Maybe it’s because of what happens next.

Maybe it’s because no one is there for the next step. No one is coming to the mother’s aid, helping her navigate this life-changing event. No one is stepping in and saying, “I’ll take this baby and give it a good life.” We can hold our signs up proudly and share the Facebook articles, claiming abortion is the worst sin imaginable and that we must change the world’s view on this atrocity. But so few people seem willing to act past that point. We put our signs in our trunk and drive away, returning to our comfortable lives. We share the post on social media and scroll on to the next funny #momlife video.

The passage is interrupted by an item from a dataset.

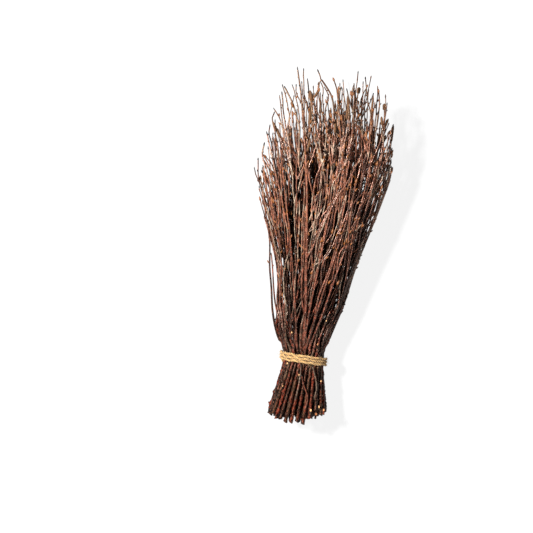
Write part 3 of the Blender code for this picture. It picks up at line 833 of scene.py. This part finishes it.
class Skeleton:
    """Middle lines and growth points of one twig, which the growth tree turns into its mesh."""

    def __init__(self):
        self.shape = bmesh.new()
        floats = self.shape.verts.layers.float
        vectors = self.shape.verts.layers.float_vector
        self.layers = [floats.new(name) for name in ("radius", "kind", "tone", "age", "cut")]
        self.layers += [vectors.new(name) for name in ("axis", "stretch")]

    def point(self, co, *values):
        """One point, with its radius, kind, tone, age and cut, its axis and its stretch."""
        vertex = self.shape.verts.new(co)
        for layer, value in zip(self.layers, values):
            vertex[layer] = value
        return vertex

    def run(self, kind, places, tone, ages, cut=None, fresh=FRESH):
        """One tube along these places, above the floor. A cut first end faces the given way."""
        before = None
        for place, age in zip(places, ages):
            ending = None if before else cut
            co = Vector((place.x, place.y, max(place.z, place[3] + FLOOR_GAP)))
            vertex = self.point(co, place[3], kind, tone, age, fresh if ending else 0.0, ending or UP, UP)
            if before:
                self.shape.edges.new((before, vertex))
            before = vertex

    def growth(self, kind, co, axis, width, length, tone, age=1.0):
        """One bud, catkin or knob at a point, above the floor."""
        lowest = min(co.z, co.z + length * axis.z) - 0.5 * width
        lifted = co + max(0.0, FLOOR_GAP - lowest) * UP
        self.point(lifted, 0.0, kind, tone, age, 0.0, axis, (width, width, length))


@dataclass
class Grower:
    """What a twig's growth needs: settings, the fan round it, its dice, and how slim it gets."""

    look: bpy.types.PropertyGroup
    fan: Fan
    dice: random.Random
    slimness: float = 1.0
    girth: float = 1.0

    def slimmed(self, place):
        """Radius of a stem's place once it is slimmed past the tie."""
        girth = self.girth + (1.0 - self.girth) * part_way(place.y, *CUT_END_SPAN)
        slim = place[3] * girth * (1.0 - self.slimness * (1.0 - slimming(place.y)))
        return max(slim, LEAST_RADIUS)

    def age(self, place, least=0.0):
        """How young the bark is at a place, with painted shade: toward the heart of the bundle it
        is darkened as if older, and under 0 it is painted black."""
        buried = max(0.0, 1.0 - OUTER_SHARE - math.hypot(*self.fan.shares(place)))
        shade = PAINTED_HEART_SHADE * buried * part_way(place.y, *HEART_SPAN)
        young = max(least, age_at(place.y) * (1.0 - min(MOST_SHADE, shade)))
        if least < 0:
            young = least + (young - least) * part_way(place.y, *SHADED_SPAN)
        return young - part_way(place.y, *PAST_TIE_SPAN) * part_way(shade, *PAINTED_BLACK_SPAN)

    def node_lengths(self, length):
        """Distances of the leaf nodes from a stem's foot."""
        lengths = []
        here = self.dice.uniform(*FIRST_NODE) * self.look.node_spacing
        while here < length - FIRST_NODE[0] * self.look.node_spacing:
            lengths.append(here)
            here += self.look.node_spacing * self.dice.uniform(*NODE_GAPS)
        return lengths

    def bud(self, skeleton, co, axis, large_share=0.3, size=1.0):
        """A side bud: most are small and dark, some are large and tan."""
        sizes, tones = LARGE_BUDS if self.dice.random() < large_share else SMALL_BUDS
        scale = size * self.dice.uniform(*sizes)
        tone = self.dice.uniform(*tones)
        skeleton.growth(BUD, co, axis, scale * self.look.bud_width, scale * self.look.bud_length, tone)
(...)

Stick with me here before you think I’m asking every pro-lifer to adopt all the unwanted babies. It doesn’t have to be that complicated or that simple. Some of you are meant to bring these children into your home, either permanently or temporarily. Fostering and adoption can be beautiful experiences that create amazing, loving families. But fostering and adoption can also be very painful, lonely and exhausting. So many of the families who said yes to the children in need are saying yes over and over again, taking 5, 6, 7 kids into their home. Because not enough people are saying yes and these parents have a servant’s heart that wants to help every single child without a place to call home.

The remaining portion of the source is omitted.